I truly believe to my core that the ‘cure’ for what ails us lies (in part at least) in nature itself. The Germans have a word for it that we don’t in english: Waldeinsamkeit: The feeling of solitude, being alone in the woods, and a connectedness to nature. That connection to our planet is what we might just be missing. There no other person or thing which gives so selflessly and asks for nothing in return except for mother nature.
So why do I swim? I swim for the stress release, because life IS stressful. I swim for the camaraderie between friends who enter into something resilient together and come out victorious. I swim for the endorphins and the feeling of resilience I get which helps me to overcome any fear I feel over smaller tasks; but most of all, I swim to remind myself that nature exists, and she is beautiful, and generous, and that we need to protect and take care of her at all costs.

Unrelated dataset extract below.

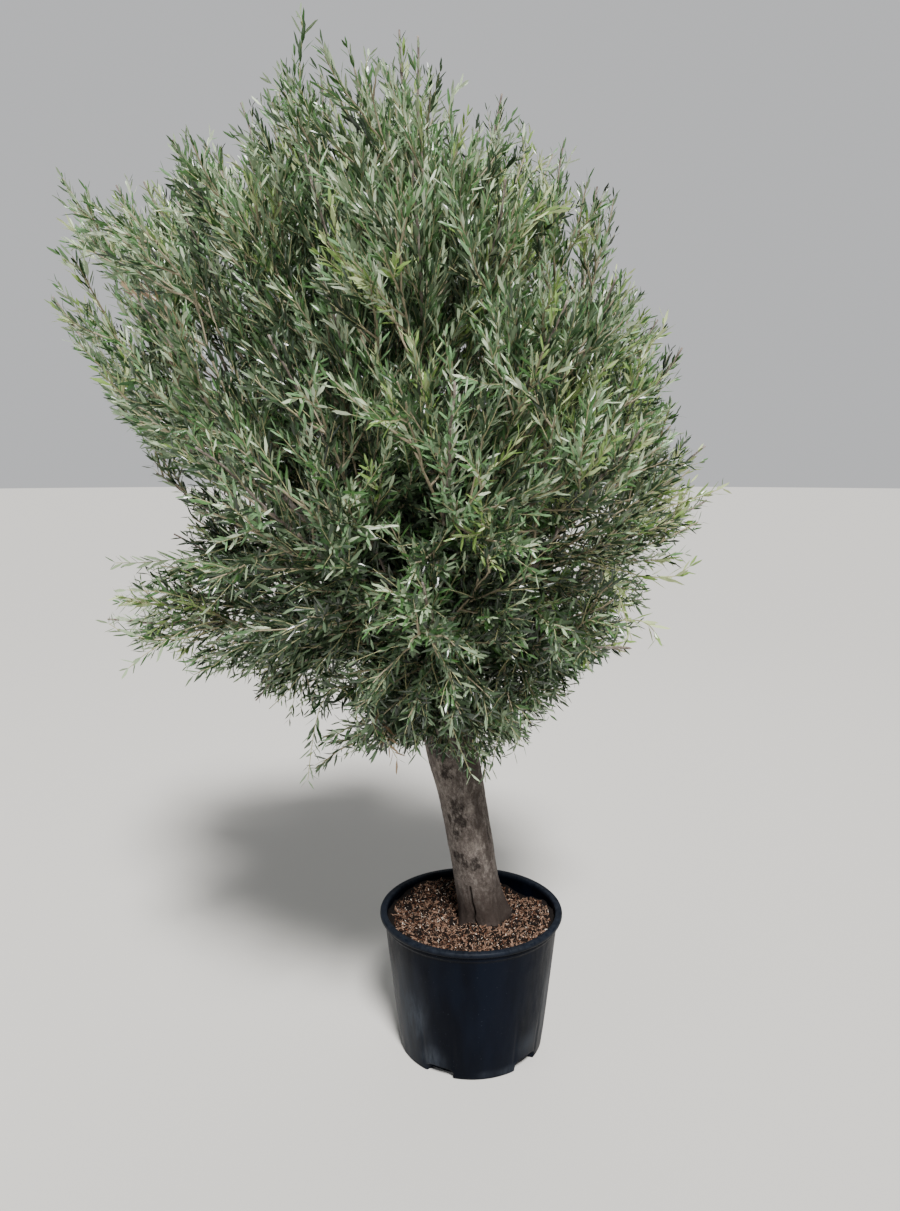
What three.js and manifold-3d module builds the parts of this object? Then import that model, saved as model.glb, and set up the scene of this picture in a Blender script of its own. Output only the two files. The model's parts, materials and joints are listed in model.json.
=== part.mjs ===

I swim because it drives me to do better and be better.
So if you’re feeling what the Germans call Fernweh: Feeling homesick for a place you have never been to; or what the Portugese call Saudade : The feeling of longing for something or someone that you love and which is lost or even what the Russians call Toska: A sensation of great spiritual anguish, often without a specific cause; a longing with nothing to long for, then it’s probably nature calling you, asking you to reconnect with her. Answer her. You won’t regret it, I promise.
What the ocean gives to me (and what nature can do for you) is nothing short of a miracle. She is the reason behind everything I do to help tackle pollution and climate change- this blog, my public speaking, any content creation- its all to aid in her preservation so current and future generations can benefit in the same way I have.